**To do:** In the listing below, locate the line containing "obj.matrix_world = Matrix.Identity(4)" and the line containing "values and links.". Output both of them and every line between, exactly as written, and nothing more.

**Exercise inputs:**
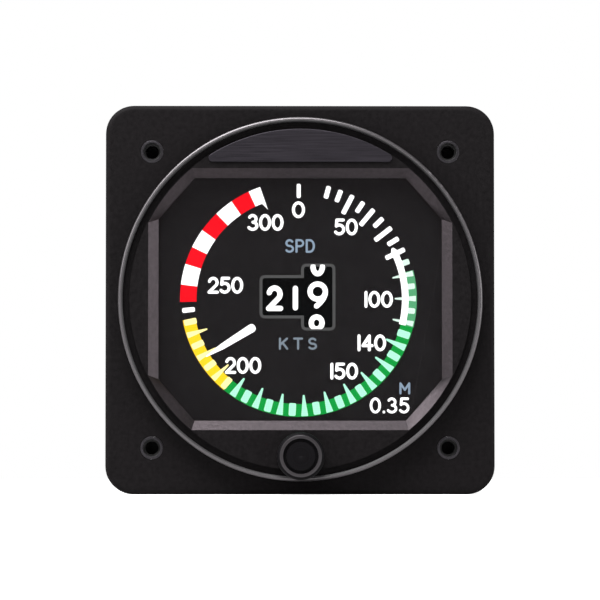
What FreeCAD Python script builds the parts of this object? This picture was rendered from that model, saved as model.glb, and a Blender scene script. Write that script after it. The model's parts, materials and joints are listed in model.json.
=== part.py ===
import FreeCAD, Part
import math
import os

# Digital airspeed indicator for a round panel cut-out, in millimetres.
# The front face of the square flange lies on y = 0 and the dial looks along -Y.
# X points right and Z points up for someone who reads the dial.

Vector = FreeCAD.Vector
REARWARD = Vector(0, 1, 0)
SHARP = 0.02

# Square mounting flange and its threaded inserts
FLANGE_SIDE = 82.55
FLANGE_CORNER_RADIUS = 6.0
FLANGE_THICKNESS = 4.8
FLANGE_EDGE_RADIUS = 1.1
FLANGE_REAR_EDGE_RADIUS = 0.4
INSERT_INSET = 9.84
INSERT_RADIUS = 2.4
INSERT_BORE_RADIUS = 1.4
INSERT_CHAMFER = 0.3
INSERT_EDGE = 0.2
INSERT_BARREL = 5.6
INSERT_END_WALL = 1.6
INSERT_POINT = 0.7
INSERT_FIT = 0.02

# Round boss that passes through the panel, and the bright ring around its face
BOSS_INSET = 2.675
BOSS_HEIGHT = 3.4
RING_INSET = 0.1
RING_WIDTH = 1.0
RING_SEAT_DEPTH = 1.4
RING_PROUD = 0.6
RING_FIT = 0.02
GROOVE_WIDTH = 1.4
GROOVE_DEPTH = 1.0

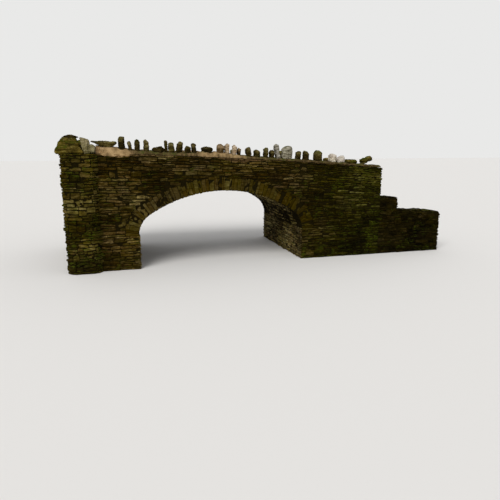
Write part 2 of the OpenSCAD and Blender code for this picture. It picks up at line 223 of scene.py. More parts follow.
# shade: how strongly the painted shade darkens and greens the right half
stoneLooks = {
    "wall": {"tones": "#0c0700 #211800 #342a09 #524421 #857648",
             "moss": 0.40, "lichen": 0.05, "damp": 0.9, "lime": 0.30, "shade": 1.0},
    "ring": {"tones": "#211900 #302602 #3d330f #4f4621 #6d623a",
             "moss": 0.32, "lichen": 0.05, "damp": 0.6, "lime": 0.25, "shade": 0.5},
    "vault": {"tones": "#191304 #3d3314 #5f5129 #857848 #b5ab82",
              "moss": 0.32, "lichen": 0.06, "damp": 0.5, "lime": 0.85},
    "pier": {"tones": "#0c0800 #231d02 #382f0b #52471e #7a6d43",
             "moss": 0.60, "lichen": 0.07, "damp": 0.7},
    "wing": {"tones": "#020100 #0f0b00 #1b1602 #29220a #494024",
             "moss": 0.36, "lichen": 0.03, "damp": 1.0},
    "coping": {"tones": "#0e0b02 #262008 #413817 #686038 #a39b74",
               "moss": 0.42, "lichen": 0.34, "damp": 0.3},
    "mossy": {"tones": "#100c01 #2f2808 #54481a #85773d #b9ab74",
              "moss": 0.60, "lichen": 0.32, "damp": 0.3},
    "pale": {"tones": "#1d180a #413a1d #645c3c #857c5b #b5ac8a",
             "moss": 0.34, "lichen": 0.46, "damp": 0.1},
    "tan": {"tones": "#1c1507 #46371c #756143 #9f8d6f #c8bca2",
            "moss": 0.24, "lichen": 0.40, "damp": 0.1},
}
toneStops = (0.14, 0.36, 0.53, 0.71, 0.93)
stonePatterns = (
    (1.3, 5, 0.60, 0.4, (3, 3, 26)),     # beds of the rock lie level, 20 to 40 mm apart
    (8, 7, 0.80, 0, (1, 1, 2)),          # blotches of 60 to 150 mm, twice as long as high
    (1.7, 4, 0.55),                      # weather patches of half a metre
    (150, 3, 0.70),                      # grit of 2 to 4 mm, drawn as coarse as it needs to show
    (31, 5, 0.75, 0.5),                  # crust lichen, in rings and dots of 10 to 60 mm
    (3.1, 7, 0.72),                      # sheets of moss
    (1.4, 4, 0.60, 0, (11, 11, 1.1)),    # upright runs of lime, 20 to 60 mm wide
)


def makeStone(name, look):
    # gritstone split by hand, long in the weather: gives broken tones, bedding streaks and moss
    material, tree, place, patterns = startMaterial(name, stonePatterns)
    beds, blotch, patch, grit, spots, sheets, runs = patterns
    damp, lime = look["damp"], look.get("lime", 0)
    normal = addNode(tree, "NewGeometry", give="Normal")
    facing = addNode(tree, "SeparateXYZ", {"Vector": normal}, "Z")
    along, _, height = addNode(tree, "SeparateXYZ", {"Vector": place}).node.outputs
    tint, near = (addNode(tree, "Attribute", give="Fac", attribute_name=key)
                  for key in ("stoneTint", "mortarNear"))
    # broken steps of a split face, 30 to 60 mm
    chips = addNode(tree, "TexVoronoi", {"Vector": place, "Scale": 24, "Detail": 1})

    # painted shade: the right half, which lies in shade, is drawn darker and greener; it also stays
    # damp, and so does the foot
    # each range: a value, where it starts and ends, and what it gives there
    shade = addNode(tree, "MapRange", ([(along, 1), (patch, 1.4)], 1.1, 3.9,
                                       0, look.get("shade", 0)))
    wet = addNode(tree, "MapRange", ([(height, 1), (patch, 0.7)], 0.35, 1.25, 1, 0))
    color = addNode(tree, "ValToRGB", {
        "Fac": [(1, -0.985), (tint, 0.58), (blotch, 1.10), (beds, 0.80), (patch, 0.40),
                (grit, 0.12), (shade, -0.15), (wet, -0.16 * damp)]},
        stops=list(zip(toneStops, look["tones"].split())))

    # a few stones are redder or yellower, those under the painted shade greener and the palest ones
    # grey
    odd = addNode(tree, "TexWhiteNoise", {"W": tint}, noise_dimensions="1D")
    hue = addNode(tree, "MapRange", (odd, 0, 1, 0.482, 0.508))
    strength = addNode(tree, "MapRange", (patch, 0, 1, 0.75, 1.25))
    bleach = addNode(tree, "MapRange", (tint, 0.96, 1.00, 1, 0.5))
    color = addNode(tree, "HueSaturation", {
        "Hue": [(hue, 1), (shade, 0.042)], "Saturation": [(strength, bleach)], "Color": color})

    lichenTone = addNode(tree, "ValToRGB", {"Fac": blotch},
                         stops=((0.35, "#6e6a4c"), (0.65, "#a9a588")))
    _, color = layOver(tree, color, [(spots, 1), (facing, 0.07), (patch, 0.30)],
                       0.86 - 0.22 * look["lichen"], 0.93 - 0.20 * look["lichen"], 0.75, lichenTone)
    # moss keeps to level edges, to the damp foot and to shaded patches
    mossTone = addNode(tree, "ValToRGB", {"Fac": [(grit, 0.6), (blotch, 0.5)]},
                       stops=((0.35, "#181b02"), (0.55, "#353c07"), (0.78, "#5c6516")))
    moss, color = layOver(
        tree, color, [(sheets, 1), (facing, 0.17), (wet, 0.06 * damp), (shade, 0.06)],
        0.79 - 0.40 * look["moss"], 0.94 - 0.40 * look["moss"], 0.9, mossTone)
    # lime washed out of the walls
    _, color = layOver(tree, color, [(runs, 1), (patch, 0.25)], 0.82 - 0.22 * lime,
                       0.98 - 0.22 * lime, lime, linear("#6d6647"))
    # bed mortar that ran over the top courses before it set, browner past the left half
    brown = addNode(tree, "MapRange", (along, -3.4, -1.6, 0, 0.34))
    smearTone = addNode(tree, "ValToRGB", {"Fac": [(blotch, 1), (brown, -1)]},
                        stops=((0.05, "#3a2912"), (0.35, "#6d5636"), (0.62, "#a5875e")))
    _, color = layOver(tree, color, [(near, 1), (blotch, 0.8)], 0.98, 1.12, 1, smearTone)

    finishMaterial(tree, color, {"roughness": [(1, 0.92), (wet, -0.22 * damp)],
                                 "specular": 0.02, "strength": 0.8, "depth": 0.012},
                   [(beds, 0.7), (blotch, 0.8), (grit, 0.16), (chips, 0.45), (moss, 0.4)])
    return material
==
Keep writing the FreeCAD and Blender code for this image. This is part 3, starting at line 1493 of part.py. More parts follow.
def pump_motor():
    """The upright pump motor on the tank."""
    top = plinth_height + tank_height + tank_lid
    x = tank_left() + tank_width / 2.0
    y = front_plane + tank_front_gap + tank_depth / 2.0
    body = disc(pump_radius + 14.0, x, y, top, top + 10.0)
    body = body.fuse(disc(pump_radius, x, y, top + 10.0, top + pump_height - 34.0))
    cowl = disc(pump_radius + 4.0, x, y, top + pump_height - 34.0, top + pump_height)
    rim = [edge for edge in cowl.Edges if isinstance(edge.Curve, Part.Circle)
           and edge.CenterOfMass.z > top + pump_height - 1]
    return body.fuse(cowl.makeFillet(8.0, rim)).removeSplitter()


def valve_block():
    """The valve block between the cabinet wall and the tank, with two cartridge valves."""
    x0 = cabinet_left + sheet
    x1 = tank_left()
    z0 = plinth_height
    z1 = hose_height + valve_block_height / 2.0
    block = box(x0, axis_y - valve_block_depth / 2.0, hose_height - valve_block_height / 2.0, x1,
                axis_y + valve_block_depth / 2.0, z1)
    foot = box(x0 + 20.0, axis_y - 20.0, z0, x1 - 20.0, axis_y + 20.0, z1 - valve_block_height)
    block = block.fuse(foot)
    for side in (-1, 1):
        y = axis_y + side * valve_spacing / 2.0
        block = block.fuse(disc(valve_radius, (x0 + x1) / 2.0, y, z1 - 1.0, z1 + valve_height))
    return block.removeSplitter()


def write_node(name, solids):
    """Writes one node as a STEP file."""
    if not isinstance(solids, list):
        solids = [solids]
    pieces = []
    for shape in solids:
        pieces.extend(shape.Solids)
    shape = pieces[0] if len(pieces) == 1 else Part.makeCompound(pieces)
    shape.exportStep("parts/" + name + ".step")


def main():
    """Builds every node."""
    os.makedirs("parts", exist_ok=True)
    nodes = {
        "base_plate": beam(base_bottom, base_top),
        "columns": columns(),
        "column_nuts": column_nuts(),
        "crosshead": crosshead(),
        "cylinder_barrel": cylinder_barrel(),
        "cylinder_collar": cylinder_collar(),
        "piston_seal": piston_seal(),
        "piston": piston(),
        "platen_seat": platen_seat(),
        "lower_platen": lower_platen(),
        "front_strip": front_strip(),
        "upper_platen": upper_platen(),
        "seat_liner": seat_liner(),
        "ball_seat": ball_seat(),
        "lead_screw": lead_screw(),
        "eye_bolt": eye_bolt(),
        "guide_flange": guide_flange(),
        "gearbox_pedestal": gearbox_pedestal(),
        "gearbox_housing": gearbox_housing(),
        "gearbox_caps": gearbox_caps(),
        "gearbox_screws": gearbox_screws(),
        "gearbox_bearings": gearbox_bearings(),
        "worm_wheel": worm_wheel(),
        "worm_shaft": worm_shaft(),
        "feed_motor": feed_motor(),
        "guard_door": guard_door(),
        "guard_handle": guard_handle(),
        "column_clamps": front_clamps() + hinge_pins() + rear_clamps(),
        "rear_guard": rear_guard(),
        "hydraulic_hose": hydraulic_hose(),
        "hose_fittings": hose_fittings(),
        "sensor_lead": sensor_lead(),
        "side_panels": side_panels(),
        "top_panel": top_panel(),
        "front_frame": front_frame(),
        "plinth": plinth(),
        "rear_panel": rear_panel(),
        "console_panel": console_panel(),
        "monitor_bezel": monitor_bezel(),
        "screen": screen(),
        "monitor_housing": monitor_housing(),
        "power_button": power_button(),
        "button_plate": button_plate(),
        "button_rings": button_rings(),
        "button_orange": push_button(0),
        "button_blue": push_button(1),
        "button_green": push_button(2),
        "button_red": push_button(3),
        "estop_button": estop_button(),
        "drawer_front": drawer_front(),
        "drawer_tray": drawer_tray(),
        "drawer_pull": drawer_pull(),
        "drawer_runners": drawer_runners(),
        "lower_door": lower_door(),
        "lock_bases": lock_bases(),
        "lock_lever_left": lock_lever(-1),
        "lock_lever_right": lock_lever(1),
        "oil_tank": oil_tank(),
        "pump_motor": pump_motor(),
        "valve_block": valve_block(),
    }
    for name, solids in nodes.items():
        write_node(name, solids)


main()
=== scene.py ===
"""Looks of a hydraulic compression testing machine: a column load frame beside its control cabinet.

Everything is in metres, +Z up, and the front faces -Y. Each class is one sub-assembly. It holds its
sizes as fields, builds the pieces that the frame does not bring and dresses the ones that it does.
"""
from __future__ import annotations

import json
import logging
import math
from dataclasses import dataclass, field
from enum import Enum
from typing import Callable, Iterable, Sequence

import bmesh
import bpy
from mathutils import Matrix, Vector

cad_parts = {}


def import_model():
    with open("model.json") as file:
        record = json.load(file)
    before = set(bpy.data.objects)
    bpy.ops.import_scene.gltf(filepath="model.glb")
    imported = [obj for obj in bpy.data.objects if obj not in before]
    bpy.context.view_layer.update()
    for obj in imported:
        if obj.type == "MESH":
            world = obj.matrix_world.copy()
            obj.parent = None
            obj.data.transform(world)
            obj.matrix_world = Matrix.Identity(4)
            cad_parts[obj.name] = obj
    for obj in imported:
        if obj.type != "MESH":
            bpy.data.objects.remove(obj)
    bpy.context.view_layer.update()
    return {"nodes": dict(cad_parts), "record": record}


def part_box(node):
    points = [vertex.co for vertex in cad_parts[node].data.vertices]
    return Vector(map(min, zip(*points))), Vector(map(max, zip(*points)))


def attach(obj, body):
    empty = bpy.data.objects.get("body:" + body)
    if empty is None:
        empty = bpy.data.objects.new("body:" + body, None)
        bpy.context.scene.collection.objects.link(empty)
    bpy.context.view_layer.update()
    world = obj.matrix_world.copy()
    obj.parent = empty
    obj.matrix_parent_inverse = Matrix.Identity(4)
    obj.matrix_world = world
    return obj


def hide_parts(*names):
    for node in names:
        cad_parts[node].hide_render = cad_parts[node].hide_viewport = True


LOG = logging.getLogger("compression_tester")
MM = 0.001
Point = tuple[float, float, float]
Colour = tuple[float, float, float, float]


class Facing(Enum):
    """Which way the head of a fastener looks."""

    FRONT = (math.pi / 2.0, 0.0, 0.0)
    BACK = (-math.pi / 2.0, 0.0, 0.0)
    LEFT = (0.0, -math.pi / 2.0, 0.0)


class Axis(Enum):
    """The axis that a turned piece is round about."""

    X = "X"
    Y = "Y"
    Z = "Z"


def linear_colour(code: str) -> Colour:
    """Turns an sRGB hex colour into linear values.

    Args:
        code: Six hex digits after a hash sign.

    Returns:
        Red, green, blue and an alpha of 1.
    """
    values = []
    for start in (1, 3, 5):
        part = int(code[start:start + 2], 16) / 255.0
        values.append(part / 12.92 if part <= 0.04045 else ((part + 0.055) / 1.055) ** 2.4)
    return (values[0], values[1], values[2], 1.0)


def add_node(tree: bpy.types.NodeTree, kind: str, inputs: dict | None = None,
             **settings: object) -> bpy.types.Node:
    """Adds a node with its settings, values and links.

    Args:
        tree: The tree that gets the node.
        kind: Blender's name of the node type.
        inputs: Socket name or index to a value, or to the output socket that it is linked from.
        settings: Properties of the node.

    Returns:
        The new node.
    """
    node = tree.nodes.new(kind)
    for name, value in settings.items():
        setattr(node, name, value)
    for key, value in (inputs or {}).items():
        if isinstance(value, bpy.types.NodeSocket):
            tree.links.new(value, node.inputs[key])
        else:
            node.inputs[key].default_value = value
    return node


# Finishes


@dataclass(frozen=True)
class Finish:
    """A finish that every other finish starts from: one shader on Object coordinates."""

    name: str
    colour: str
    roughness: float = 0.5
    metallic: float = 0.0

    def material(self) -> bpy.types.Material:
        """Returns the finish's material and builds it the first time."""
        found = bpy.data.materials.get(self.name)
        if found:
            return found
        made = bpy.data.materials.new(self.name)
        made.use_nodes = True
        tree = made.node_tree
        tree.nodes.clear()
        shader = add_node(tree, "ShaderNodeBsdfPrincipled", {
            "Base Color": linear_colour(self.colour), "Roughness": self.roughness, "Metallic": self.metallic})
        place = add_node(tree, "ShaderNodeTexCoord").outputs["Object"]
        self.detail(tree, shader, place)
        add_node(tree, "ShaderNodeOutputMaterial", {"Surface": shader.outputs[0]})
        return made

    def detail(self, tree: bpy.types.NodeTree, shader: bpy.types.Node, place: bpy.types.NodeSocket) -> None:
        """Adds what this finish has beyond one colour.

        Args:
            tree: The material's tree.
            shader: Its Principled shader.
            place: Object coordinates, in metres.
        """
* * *
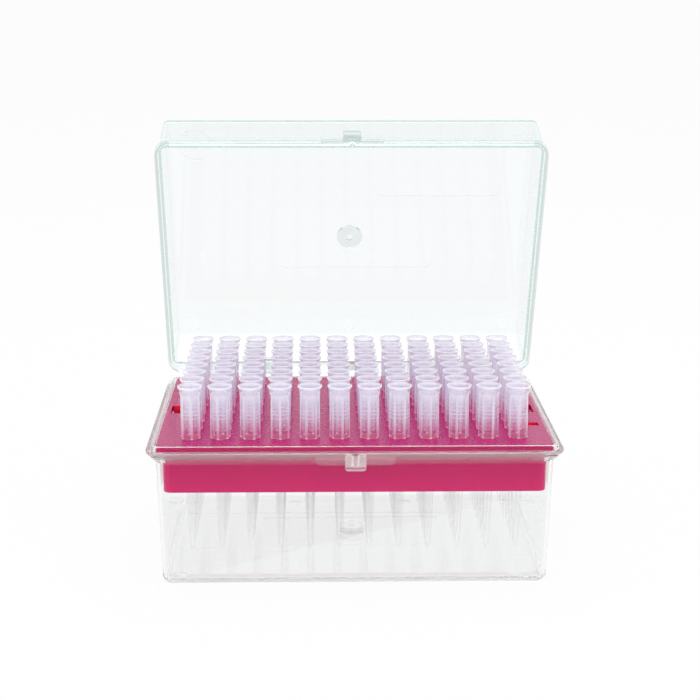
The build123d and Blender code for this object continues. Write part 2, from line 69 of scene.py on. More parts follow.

**Solution for this problem:**
            obj.matrix_world = Matrix.Identity(4)
            cad_parts[obj.name] = obj
    for obj in imported:
        if obj.type != "MESH":
            bpy.data.objects.remove(obj)
    bpy.context.view_layer.update()
    return {"nodes": dict(cad_parts), "record": record}


def part_box(node):
    points = [vertex.co for vertex in cad_parts[node].data.vertices]
    return Vector(map(min, zip(*points))), Vector(map(max, zip(*points)))


def attach(obj, body):
    empty = bpy.data.objects.get("body:" + body)
    if empty is None:
        empty = bpy.data.objects.new("body:" + body, None)
        bpy.context.scene.collection.objects.link(empty)
    bpy.context.view_layer.update()
    world = obj.matrix_world.copy()
    obj.parent = empty
    obj.matrix_parent_inverse = Matrix.Identity(4)
    obj.matrix_world = world
    return obj


def hide_parts(*names):
    for node in names:
        cad_parts[node].hide_render = cad_parts[node].hide_viewport = True


LOG = logging.getLogger("compression_tester")
MM = 0.001
Point = tuple[float, float, float]
Colour = tuple[float, float, float, float]


class Facing(Enum):
    """Which way the head of a fastener looks."""

    FRONT = (math.pi / 2.0, 0.0, 0.0)
    BACK = (-math.pi / 2.0, 0.0, 0.0)
    LEFT = (0.0, -math.pi / 2.0, 0.0)


class Axis(Enum):
    """The axis that a turned piece is round about."""

    X = "X"
    Y = "Y"
    Z = "Z"


def linear_colour(code: str) -> Colour:
    """Turns an sRGB hex colour into linear values.

    Args:
        code: Six hex digits after a hash sign.

    Returns:
        Red, green, blue and an alpha of 1.
    """
    values = []
    for start in (1, 3, 5):
        part = int(code[start:start + 2], 16) / 255.0
        values.append(part / 12.92 if part <= 0.04045 else ((part + 0.055) / 1.055) ** 2.4)
    return (values[0], values[1], values[2], 1.0)


def add_node(tree: bpy.types.NodeTree, kind: str, inputs: dict | None = None,
             **settings: object) -> bpy.types.Node:
    """Adds a node with its settings, values and links.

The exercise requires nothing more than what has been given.